■ DATA:
————

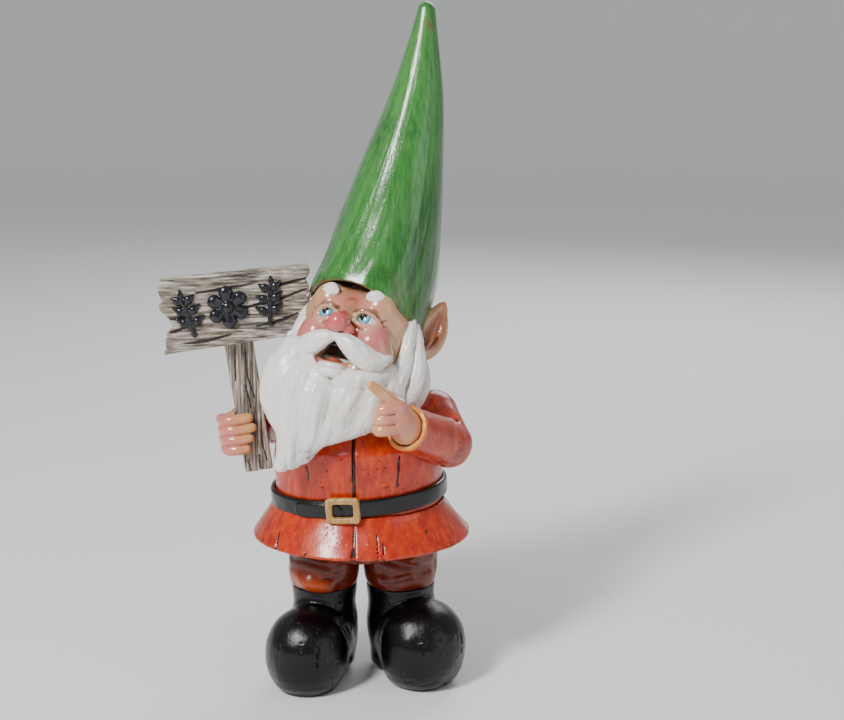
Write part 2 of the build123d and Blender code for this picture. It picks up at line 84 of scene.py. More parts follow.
def bend(balls, count=14):
    """A smooth chain through a few balls."""
    balls = np.array(balls, float)
    if len(balls) < 3:
        return balls
    padded = np.vstack([2 * balls[0] - balls[1], balls, 2 * balls[-1] - balls[-2]])
    out = []
    for i in range(len(balls) - 1):
        a, b, c, d = padded[i:i + 4]
        for t in np.linspace(0, 1, max(2, count // (len(balls) - 1)), endpoint=False):
            out.append(0.5 * (2 * b + (c - a) * t + (2 * a - 5 * b + 4 * c - d) * t**2
                              + (3 * b - a - 3 * c + d) * t**3))
    return np.array(out + [balls[-1]])


def noise(points, size, seed=0):
    """Smooth noise from 0 to 1, of a given grain size along each axis."""
    at = np.asarray(points, float) / np.array(size, float)
    cell = np.floor(at).astype(np.int64)
    part = at - cell
    part = part * part * (3 - 2 * part)
    total = np.zeros(len(at))
    for corner in range(8):
        pick = np.array([corner & 1, corner >> 1 & 1, corner >> 2 & 1])
        c = cell + pick
        mixed = c[:, 0] * 374761393 + c[:, 1] * 668265263 + c[:, 2] * 974634777 + seed * 1274126177
        mixed = mixed & 0xFFFFFFFF
        mixed = ((mixed ^ (mixed >> 13)) * 1274126177) & 0xFFFFFFFF
        value = ((mixed ^ (mixed >> 16)) & 0xFFFF) / 65535
        total += value * np.prod(np.where(pick, part, 1 - part), axis=1)
    return total


# ---------------------------------------------------------------- modelling clay
def blend_min(a, b, soft):
    """The smaller of two distances, rounded over where they are close."""
    if soft <= 0:
        return np.minimum(a, b)
    near = np.maximum(soft - np.abs(a - b), 0) / soft
    return np.minimum(a, b) - near * near * soft / 4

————

■ DIRECTION: Copy exactly the lines that run from the first line of the data to the line containing "return np.array(out + [balls[-1]])", please, with both ends included and nothing else.

■ TASK SOLUTION:
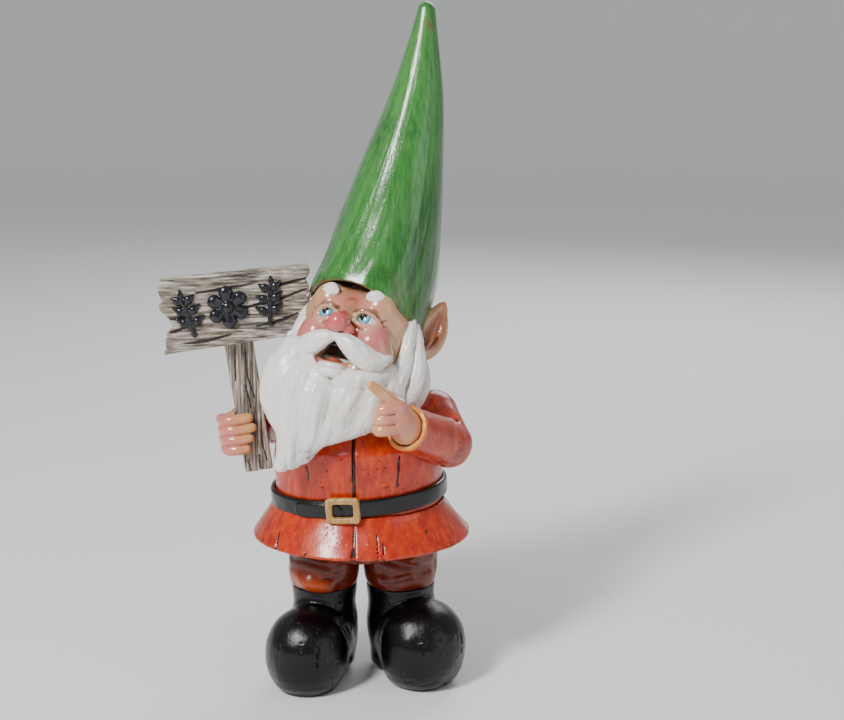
Write part 2 of the build123d and Blender code for this picture. It picks up at line 84 of scene.py. More parts follow.
def bend(balls, count=14):
    """A smooth chain through a few balls."""
    balls = np.array(balls, float)
    if len(balls) < 3:
        return balls
    padded = np.vstack([2 * balls[0] - balls[1], balls, 2 * balls[-1] - balls[-2]])
    out = []
    for i in range(len(balls) - 1):
        a, b, c, d = padded[i:i + 4]
        for t in np.linspace(0, 1, max(2, count // (len(balls) - 1)), endpoint=False):
            out.append(0.5 * (2 * b + (c - a) * t + (2 * a - 5 * b + 4 * c - d) * t**2
                              + (3 * b - a - 3 * c + d) * t**3))
    return np.array(out + [balls[-1]])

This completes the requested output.